Exercise task: Reproduce all of the data word for word.

────────

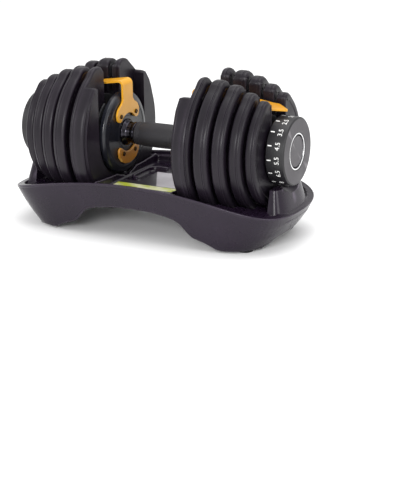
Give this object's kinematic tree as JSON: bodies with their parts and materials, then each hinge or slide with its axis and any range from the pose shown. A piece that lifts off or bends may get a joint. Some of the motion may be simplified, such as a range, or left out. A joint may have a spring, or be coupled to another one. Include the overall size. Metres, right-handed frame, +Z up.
{
  "type": "adjustable dumbbell",
  "caption": "Selector-dial adjustable dumbbell: horseshoe plates nested in a moulded storage cradle, a lift-out handle with end dials, over-arm pointers and spring lock pins.",
  "frame": {"origin": "on the floor under the middle of the cradle", "axes": "+X along the handle towards the right head, +Y to the rear, +Z up"},
  "size_m": [0.415, 0.2, 0.219],
  "materials": {
    "plate_finish": "satin charcoal coating over steel",
    "cradle_plastic": "fine grained moulded plastic, slightly violet charcoal",
    "orange_plastic": "semi gloss orange",
    "grip_rubber": "soft textured rubber",
    "collar_chrome": "polished",
    "disc_plastic": "semi gloss black plastic",
    "dial_plastic": "fine grained black plastic with white figures",
    "dial_cap_plastic": "satin dark grey",
    "selector_plastic": "satin black",
    "shaft_steel": "turned steel",
    "spring_steel": "drawn spring wire",
    "pin_steel": "ground steel",
    "screw_metal": "dark plated screw",
    "rubber_pad": "matte",
    "label": "blank printed film"
  },
  "bodies": {
    "cradle": {"cradle_tray": "cradle_plastic", "cradle_label": "label", "foot_pad_rear_right": "rubber_pad", "foot_pad_front_right": "rubber_pad", "foot_pad_rear_left": "rubber_pad", "foot_pad_front_left": "rubber_pad"},
    "handle": {"handle_shaft": "shaft_steel", "grip_sleeve": "grip_rubber", "right_collar": "collar_chrome", "right_inner_disc": "disc_plastic", "right_pointer_bracket": "orange_plastic", "right_retainer": "orange_plastic", "right_bracket_screw_rear": "screw_metal", "right_bracket_screw_front": "screw_metal", "right_retainer_screw_rear": "screw_metal", "right_retainer_screw_front": "screw_metal", "right_end_nut": "shaft_steel", "right_lock_spring": "spring_steel", "left_collar": "collar_chrome", "left_inner_disc": "disc_plastic", "left_pointer_bracket": "orange_plastic", "left_retainer": "orange_plastic", "left_bracket_screw_rear": "screw_metal", "left_bracket_screw_front": "screw_metal", "left_retainer_screw_rear": "screw_metal", "left_retainer_screw_front": "screw_metal", "left_end_nut": "shaft_steel", "left_lock_spring": "spring_steel"},
    "right_lock_pin_body": {"right_lock_pin": "pin_steel"},
    "right_dial_set": {"right_dial": "dial_plastic", "right_dial_cap": "dial_cap_plastic", "right_selector_disc_1": "selector_plastic", "right_selector_disc_2": "selector_plastic", "right_selector_disc_3": "selector_plastic", "right_selector_disc_4": "selector_plastic", "right_selector_disc_5": "selector_plastic"},
    "right_weight_1": {"right_plate_1": "plate_finish"},
    "right_weight_2": {"right_plate_2": "plate_finish"},
    "right_weight_3": {"right_plate_3": "plate_finish"},
    "right_weight_4": {"right_plate_4": "plate_finish"},
    "right_weight_5": {"right_plate_5": "plate_finish"},
    "left_lock_pin_body": {"left_lock_pin": "pin_steel"},
    "left_dial_set": {"left_dial": "dial_plastic", "left_dial_cap": "dial_cap_plastic", "left_selector_disc_1": "selector_plastic", "left_selector_disc_2": "selector_plastic", "left_selector_disc_3": "selector_plastic", "left_selector_disc_4": "selector_plastic", "left_selector_disc_5": "selector_plastic"},
    "left_weight_1": {"left_plate_1": "plate_finish"},
    "left_weight_2": {"left_plate_2": "plate_finish"},
    "left_weight_3": {"left_plate_3": "plate_finish"},
    "left_weight_4": {"left_plate_4": "plate_finish"},
    "left_weight_5": {"left_plate_5": "plate_finish"}
  },
  "joints": [
    {"name": "handle_lift", "type": "slide", "parent": "cradle", "child": "handle", "axis": [0, 0, 1], "range_m": [0, 0.22]},
    {"name": "right_dial_turn", "type": "hinge", "parent": "handle", "child": "right_dial_set", "pos_m": [0.187, 0, 0.125], "axis": [1, 0, 0], "continuous": true},
    {"name": "right_lock_pin_press", "type": "slide", "parent": "handle", "child": "right_lock_pin_body", "axis": [0, 0, 1], "range_m": [0, 0.0035], "stiffness_N_per_m": 350, "springref_m": -0.003, "deforming": ["right_lock_spring"]},
    {"name": "right_plate_1_release", "type": "slide", "parent": "handle", "child": "right_weight_1", "axis": [0, 0, 1], "range_m": [-0.22, 0]},
    {"name": "right_plate_2_release", "type": "slide", "parent": "handle", "child": "right_weight_2", "axis": [0, 0, 1], "range_m": [-0.22, 0]},
    {"name": "right_plate_3_release", "type": "slide", "parent": "handle", "child": "right_weight_3", "axis": [0, 0, 1], "range_m": [-0.22, 0]},
    {"name": "right_plate_4_release", "type": "slide", "parent": "handle", "child": "right_weight_4", "axis": [0, 0, 1], "range_m": [-0.22, 0]},
    {"name": "right_plate_5_release", "type": "slide", "parent": "handle", "child": "right_weight_5", "axis": [0, 0, 1], "range_m": [-0.22, 0]},
    {"name": "left_dial_turn", "type": "hinge", "parent": "handle", "child": "left_dial_set", "pos_m": [-0.187, 0, 0.125], "axis": [1, 0, 0], "continuous": true},
    {"name": "left_lock_pin_press", "type": "slide", "parent": "handle", "child": "left_lock_pin_body", "axis": [0, 0, 1], "range_m": [0, 0.0035], "stiffness_N_per_m": 350, "springref_m": -0.003, "deforming": ["left_lock_spring"]},
    {"name": "left_plate_1_release", "type": "slide", "parent": "handle", "child": "left_weight_1", "axis": [0, 0, 1], "range_m": [-0.22, 0]},
    {"name": "left_plate_2_release", "type": "slide", "parent": "handle", "child": "left_weight_2", "axis": [0, 0, 1], "range_m": [-0.22, 0]},
    {"name": "left_plate_3_release", "type": "slide", "parent": "handle", "child": "left_weight_3", "axis": [0, 0, 1], "range_m": [-0.22, 0]},
    {"name": "left_plate_4_release", "type": "slide", "parent": "handle", "child": "left_weight_4", "axis": [0, 0, 1], "range_m": [-0.22, 0]},
    {"name": "left_plate_5_release", "type": "slide", "parent": "handle", "child": "left_weight_5", "axis": [0, 0, 1], "range_m": [-0.22, 0]}
  ],
  "couplings": [
    {"joint": "right_plate_1_release", "follows": "handle_lift", "ratio": -1},
    {"joint": "right_plate_2_release", "follows": "handle_lift", "ratio": -1},
    {"joint": "right_plate_3_release", "follows": "handle_lift", "ratio": -1},
    {"joint": "right_plate_4_release", "follows": "handle_lift", "ratio": -1},
    {"joint": "right_plate_5_release", "follows": "handle_lift", "ratio": -1},
    {"joint": "left_plate_1_release", "follows": "handle_lift", "ratio": -1},
    {"joint": "left_plate_2_release", "follows": "handle_lift", "ratio": -1},
    {"joint": "left_plate_3_release", "follows": "handle_lift", "ratio": -1},
    {"joint": "left_plate_4_release", "follows": "handle_lift", "ratio": -1},
    {"joint": "left_plate_5_release", "follows": "handle_lift", "ratio": -1}
  ]
}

────────

The response:
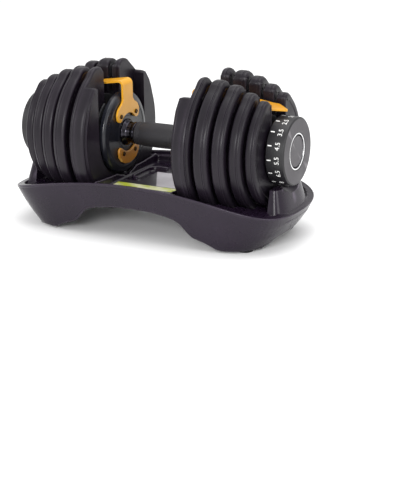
Give this object's kinematic tree as JSON: bodies with their parts and materials, then each hinge or slide with its axis and any range from the pose shown. A piece that lifts off or bends may get a joint. Some of the motion may be simplified, such as a range, or left out. A joint may have a spring, or be coupled to another one. Include the overall size. Metres, right-handed frame, +Z up.
{
  "type": "adjustable dumbbell",
  "caption": "Selector-dial adjustable dumbbell: horseshoe plates nested in a moulded storage cradle, a lift-out handle with end dials, over-arm pointers and spring lock pins.",
  "frame": {"origin": "on the floor under the middle of the cradle", "axes": "+X along the handle towards the right head, +Y to the rear, +Z up"},
  "size_m": [0.415, 0.2, 0.219],
  "materials": {
    "plate_finish": "satin charcoal coating over steel",
    "cradle_plastic": "fine grained moulded plastic, slightly violet charcoal",
    "orange_plastic": "semi gloss orange",
    "grip_rubber": "soft textured rubber",
    "collar_chrome": "polished",
    "disc_plastic": "semi gloss black plastic",
    "dial_plastic": "fine grained black plastic with white figures",
    "dial_cap_plastic": "satin dark grey",
    "selector_plastic": "satin black",
    "shaft_steel": "turned steel",
    "spring_steel": "drawn spring wire",
    "pin_steel": "ground steel",
    "screw_metal": "dark plated screw",
    "rubber_pad": "matte",
    "label": "blank printed film"
  },
  "bodies": {
    "cradle": {"cradle_tray": "cradle_plastic", "cradle_label": "label", "foot_pad_rear_right": "rubber_pad", "foot_pad_front_right": "rubber_pad", "foot_pad_rear_left": "rubber_pad", "foot_pad_front_left": "rubber_pad"},
    "handle": {"handle_shaft": "shaft_steel", "grip_sleeve": "grip_rubber", "right_collar": "collar_chrome", "right_inner_disc": "disc_plastic", "right_pointer_bracket": "orange_plastic", "right_retainer": "orange_plastic", "right_bracket_screw_rear": "screw_metal", "right_bracket_screw_front": "screw_metal", "right_retainer_screw_rear": "screw_metal", "right_retainer_screw_front": "screw_metal", "right_end_nut": "shaft_steel", "right_lock_spring": "spring_steel", "left_collar": "collar_chrome", "left_inner_disc": "disc_plastic", "left_pointer_bracket": "orange_plastic", "left_retainer": "orange_plastic", "left_bracket_screw_rear": "screw_metal", "left_bracket_screw_front": "screw_metal", "left_retainer_screw_rear": "screw_metal", "left_retainer_screw_front": "screw_metal", "left_end_nut": "shaft_steel", "left_lock_spring": "spring_steel"},
    "right_lock_pin_body": {"right_lock_pin": "pin_steel"},
    "right_dial_set": {"right_dial": "dial_plastic", "right_dial_cap": "dial_cap_plastic", "right_selector_disc_1": "selector_plastic", "right_selector_disc_2": "selector_plastic", "right_selector_disc_3": "selector_plastic", "right_selector_disc_4": "selector_plastic", "right_selector_disc_5": "selector_plastic"},
    "right_weight_1": {"right_plate_1": "plate_finish"},
    "right_weight_2": {"right_plate_2": "plate_finish"},
    "right_weight_3": {"right_plate_3": "plate_finish"},
    "right_weight_4": {"right_plate_4": "plate_finish"},
    "right_weight_5": {"right_plate_5": "plate_finish"},
    "left_lock_pin_body": {"left_lock_pin": "pin_steel"},
    "left_dial_set": {"left_dial": "dial_plastic", "left_dial_cap": "dial_cap_plastic", "left_selector_disc_1": "selector_plastic", "left_selector_disc_2": "selector_plastic", "left_selector_disc_3": "selector_plastic", "left_selector_disc_4": "selector_plastic", "left_selector_disc_5": "selector_plastic"},
    "left_weight_1": {"left_plate_1": "plate_finish"},
    "left_weight_2": {"left_plate_2": "plate_finish"},
    "left_weight_3": {"left_plate_3": "plate_finish"},
    "left_weight_4": {"left_plate_4": "plate_finish"},
    "left_weight_5": {"left_plate_5": "plate_finish"}
  },
  "joints": [
    {"name": "handle_lift", "type": "slide", "parent": "cradle", "child": "handle", "axis": [0, 0, 1], "range_m": [0, 0.22]},
    {"name": "right_dial_turn", "type": "hinge", "parent": "handle", "child": "right_dial_set", "pos_m": [0.187, 0, 0.125], "axis": [1, 0, 0], "continuous": true},
    {"name": "right_lock_pin_press", "type": "slide", "parent": "handle", "child": "right_lock_pin_body", "axis": [0, 0, 1], "range_m": [0, 0.0035], "stiffness_N_per_m": 350, "springref_m": -0.003, "deforming": ["right_lock_spring"]},
    {"name": "right_plate_1_release", "type": "slide", "parent": "handle", "child": "right_weight_1", "axis": [0, 0, 1], "range_m": [-0.22, 0]},
    {"name": "right_plate_2_release", "type": "slide", "parent": "handle", "child": "right_weight_2", "axis": [0, 0, 1], "range_m": [-0.22, 0]},
    {"name": "right_plate_3_release", "type": "slide", "parent": "handle", "child": "right_weight_3", "axis": [0, 0, 1], "range_m": [-0.22, 0]},
    {"name": "right_plate_4_release", "type": "slide", "parent": "handle", "child": "right_weight_4", "axis": [0, 0, 1], "range_m": [-0.22, 0]},
    {"name": "right_plate_5_release", "type": "slide", "parent": "handle", "child": "right_weight_5", "axis": [0, 0, 1], "range_m": [-0.22, 0]},
    {"name": "left_dial_turn", "type": "hinge", "parent": "handle", "child": "left_dial_set", "pos_m": [-0.187, 0, 0.125], "axis": [1, 0, 0], "continuous": true},
    {"name": "left_lock_pin_press", "type": "slide", "parent": "handle", "child": "left_lock_pin_body", "axis": [0, 0, 1], "range_m": [0, 0.0035], "stiffness_N_per_m": 350, "springref_m": -0.003, "deforming": ["left_lock_spring"]},
    {"name": "left_plate_1_release", "type": "slide", "parent": "handle", "child": "left_weight_1", "axis": [0, 0, 1], "range_m": [-0.22, 0]},
    {"name": "left_plate_2_release", "type": "slide", "parent": "handle", "child": "left_weight_2", "axis": [0, 0, 1], "range_m": [-0.22, 0]},
    {"name": "left_plate_3_release", "type": "slide", "parent": "handle", "child": "left_weight_3", "axis": [0, 0, 1], "range_m": [-0.22, 0]},
    {"name": "left_plate_4_release", "type": "slide", "parent": "handle", "child": "left_weight_4", "axis": [0, 0, 1], "range_m": [-0.22, 0]},
    {"name": "left_plate_5_release", "type": "slide", "parent": "handle", "child": "left_weight_5", "axis": [0, 0, 1], "range_m": [-0.22, 0]}
  ],
  "couplings": [
    {"joint": "right_plate_1_release", "follows": "handle_lift", "ratio": -1},
    {"joint": "right_plate_2_release", "follows": "handle_lift", "ratio": -1},
    {"joint": "right_plate_3_release", "follows": "handle_lift", "ratio": -1},
    {"joint": "right_plate_4_release", "follows": "handle_lift", "ratio": -1},
    {"joint": "right_plate_5_release", "follows": "handle_lift", "ratio": -1},
    {"joint": "left_plate_1_release", "follows": "handle_lift", "ratio": -1},
    {"joint": "left_plate_2_release", "follows": "handle_lift", "ratio": -1},
    {"joint": "left_plate_3_release", "follows": "handle_lift", "ratio": -1},
    {"joint": "left_plate_4_release", "follows": "handle_lift", "ratio": -1},
    {"joint": "left_plate_5_release", "follows": "handle_lift", "ratio": -1}
  ]
}